Try feeding them "Tetramin" flakes and bloodworms at the size they are, they thrive on that stuff.

As for beefheart stunting growth, just the opposite is true.
Beefheart will pack the size on your fish, but also the fat onto their liver.
On a diet of beefheart, fish will grow fast but not live as long or as healthy of lives.

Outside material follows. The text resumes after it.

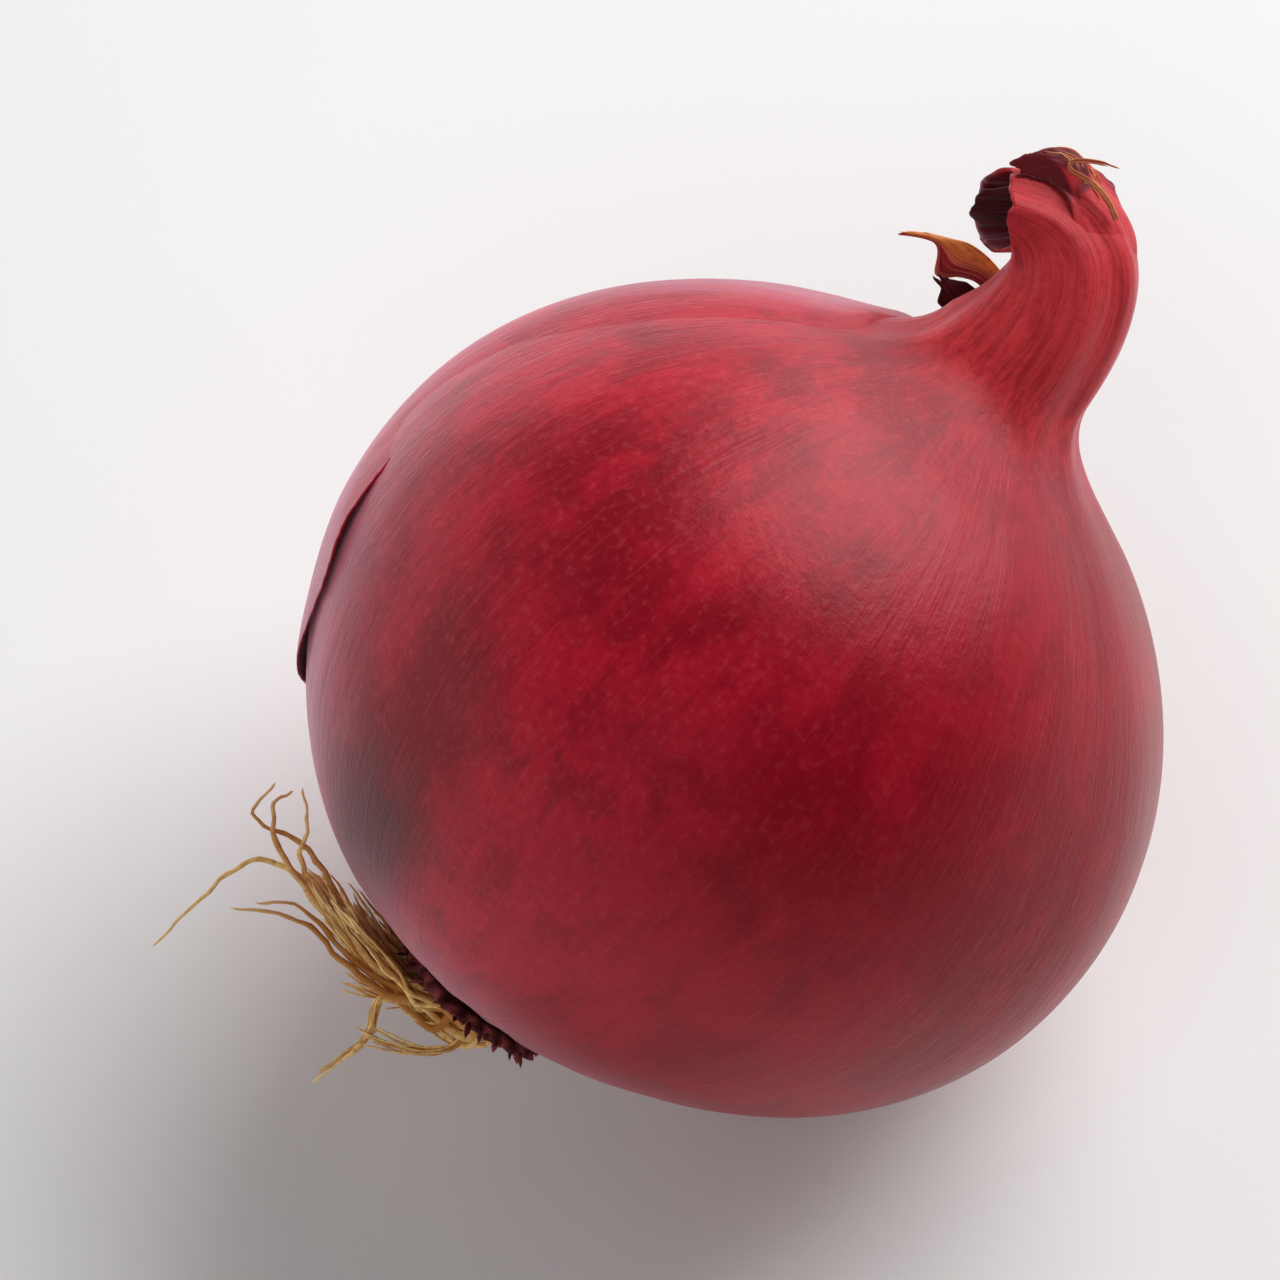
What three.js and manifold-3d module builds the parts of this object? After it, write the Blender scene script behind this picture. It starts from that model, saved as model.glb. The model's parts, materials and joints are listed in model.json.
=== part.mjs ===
// A whole red onion lying on its side: the globe with its dry neck, a loose
// piece of the outermost skin, the corky basal plate with its roots, and the
// dry leaf remains round the neck's torn mouth.
//
// Every piece is drawn in the onion's own frame: Z runs from the root plate to
// the neck, X is the side that the neck's mouth and the roots turn to, and Y is
// the upper side. The group then lays the onion down with its neck raised.
// Lengths are millimetres and angles are degrees unless a name says otherwise.
import * as THREE from "three";
import { mergeVertices } from "three/addons/utils/BufferGeometryUtils.js";
import Module from "manifold-3d";

const { clamp, degToRad, lerp, seededRandom, smoothstep } = THREE.MathUtils;
const wasm = await Module();
wasm.setup();

// The globe.
const GLOBE_RADIUS = 37.3;
const GLOBE_HALF_HEIGHT = 34.2;
const ROOT_END_OFFSET = 2.8; // how far the root end sits off the neck's axis, along X
const RIB_COUNT = 9;
const RIB_DEPTH = 0.15;
const PLEAT_COUNT = 18; // gathers of the skin round the basal plate
const PLEAT_DEPTH = 0.5;
const PLEAT_REACH = 5;

// The neck, which leaves the globe's shoulder, turns to X and ends in a torn mouth.
const SHOULDER_ANGLE = 62;
const SHOULDER_FLATNESS = 0.012;
const NECK_OFFSET = 0.3;
const NECK_BASE_RADIUS = 7.15;
const NECK_BASE_HEIGHT = 38.5;
const MOUTH_INNER = { side: 6.2, height: 45.2 }; // the mouth's corner inside the bend
const MOUTH_OUTER = { side: 10.6, height: 50.3 }; // the mouth's corner outside the bend
const MOUTH_HALF_DEPTH = 4.2;
const FAR_LIP = 3.9; // how far the wall behind stands out past the mouth's plane
const NECK_REACH = 12; // length that one station past the mouth stands for
const NECK_FOLDS = 7;
const NECK_FOLD_DEPTH = 0.3;
const FLAP_HEIGHT = 2.2; // how far the flap stands up over the top of the mouth
const SKIN_WALL = 0.9;
const MOUTH_FLOOR = 0.4; // as a share of the neck's length

// The basal plate and the roots.
const PLATE_RADIUS = 7.2;
const PLATE_FOOT_RADIUS = 4.9;
const PLATE_TEETH = 11;
const CROWN_RADIUS = 4.3;
const ROOT_COUNT = 18;
const ROOT_RADIUS = 0.5;
const ROOT_TIP_RADIUS = 0.3;
const ROOT_SEED = 7;

// Clearance between touching pieces, and the thickness of the thin dry pieces.
const GAP = 0.45;
const HUSK = 0.6;
const LEAF_OFFSET = NECK_FOLD_DEPTH + 0.15 + HUSK / 2; // of a leaf that lies on the neck

// How the onion lies.
const NECK_RISE = 36.6; // of the onion's axis above the surface it rests on
const ROLL = 113.4; // of the onion's X round its axis, from the side that faces down
const FLAT_DEPTH = 0.9; // how far the resting side is flattened

// Mesh fineness.
const SIDES = 68;
const GLOBE_STEPS = 20;
const FLARE_STEPS = 10;
const NECK_STEPS = 10;
const ROOT_SIDES = 4;
const ROOT_STEP = 3;

const round = (count, make) =>
  Array.from({ length: count }, (_, i) => make((2 * Math.PI * i) / count));

// Solids and geometries.

function solidOf(geometry) {
  const bare = geometry.index ? geometry.toNonIndexed() : geometry.clone();
  bare.deleteAttribute("normal");
  bare.deleteAttribute("uv");
  const merged = mergeVertices(bare, 1e-4);
  return new wasm.Manifold(
    new wasm.Mesh({
      numProp: 3,
      vertProperties: merged.attributes.position.array,
      triVerts: new Uint32Array(merged.index.array),
    }),
  );
}

function geometryOf(solid) {
  const mesh = solid.getMesh();
  const geometry = new THREE.BufferGeometry();
  geometry.setAttribute("position", new THREE.BufferAttribute(mesh.vertProperties, 3));
  geometry.setIndex(new THREE.BufferAttribute(mesh.triVerts, 1));
  return geometry;
}

function geometryFrom(points, faces) {
  const geometry = new THREE.BufferGeometry().setFromPoints(points);
  geometry.setIndex(faces);
  return geometry;
}

// A closed body through rings of equal count, with a fan at each end.
function loft(rings) {
  const count = rings[0].length;
  const points = rings.flat();
  const faces = [];
  for (let row = 0; row + 1 < rings.length; row++) {
    for (let i = 0; i < count; i++) {
      const a = row * count + i;
      const b = row * count + ((i + 1) % count);
      faces.push(a, b, b + count, a, b + count, a + count);
    }
  }
  for (const atStart of [true, false]) {
    const first = atStart ? 0 : points.length - 1 - count;
    const rim = points.slice(first, first + count);
    const hub = points.length;
    points.push(rim.reduce((sum, p) => sum.addScaledVector(p, 1 / count), new THREE.Vector3()));
    for (let i = 0; i < count; i++) {
      const a = first + i;
      const b = first + ((i + 1) % count);
      faces.push(...(atStart ? [b, a, hub] : [a, b, hub]));
    }
  }
  return geometryFrom(points, faces);
}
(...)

Piranhas are very fun at this size, since they grow so fast, you can practically see a difference in them every day.

Got pictures?


----------



## Retaks (Apr 6, 2008)

What Piranha Man said was true. I have a 3 1/4in Red i got about 3 months ago when it was the size of a dime. I got ti some friends about a month ago when it was about 2" but they died over the weekend do to the water being too hot. Ive fed mine nothing but Shrimp.


----------



## john1634 (Mar 22, 2005)

good info. ive been a member since 05. but exactly how hot is too hot i have my temp at 80 - 82 now and they are really active


----------



## Retaks (Apr 6, 2008)

Your temp is fine. I wouldnt go much higher then 82 though. I keep mine around 78-80 to keep aggression down. I really started to notice the aggression when they got to about 2.5"-3".


----------



## john1634 (Mar 22, 2005)

heres one of them not such a great pic on camera phone, but im getting a digi cam soon


----------



## blackandgold4ever05 (Jun 5, 2008)

Cool, I just got 5 RBP's too. They range from about 2.5" - 3.5". I have had 2 of them for 2 or 3 weeks and the other 3 for only a week now and I can tell they are growing alot. They are fed pellets 3 - 4 times a day, about a dozen feeder guppies at all times, and beef heart about every other day. They seem very healthy and happy. I'm not sure if I wanna continue giving beef heart though, because I hear it isnt the best for them, but it was recommended by the place I bought them from. I would like to get some fresh seafood for them, but unsure of what is a good choice. Any input is appreciated.


----------



## john1634 (Mar 22, 2005)

mines like shrimp with shell its good for color but they are less than an inch and are just getting some red in them, tilapia filet cut in chunks, i work at a resturant so i get it for free. tetramin flakes and pellets, and squid the p's i had before took a while to even try that diet but they eventually gave in. my p's are growing super fast , one was way smaller than the other yesterday and today they are close to the same size, cant wait til they start chasing the other fish in the tank tho, havent seen any signs of fin nips on them yet.


----------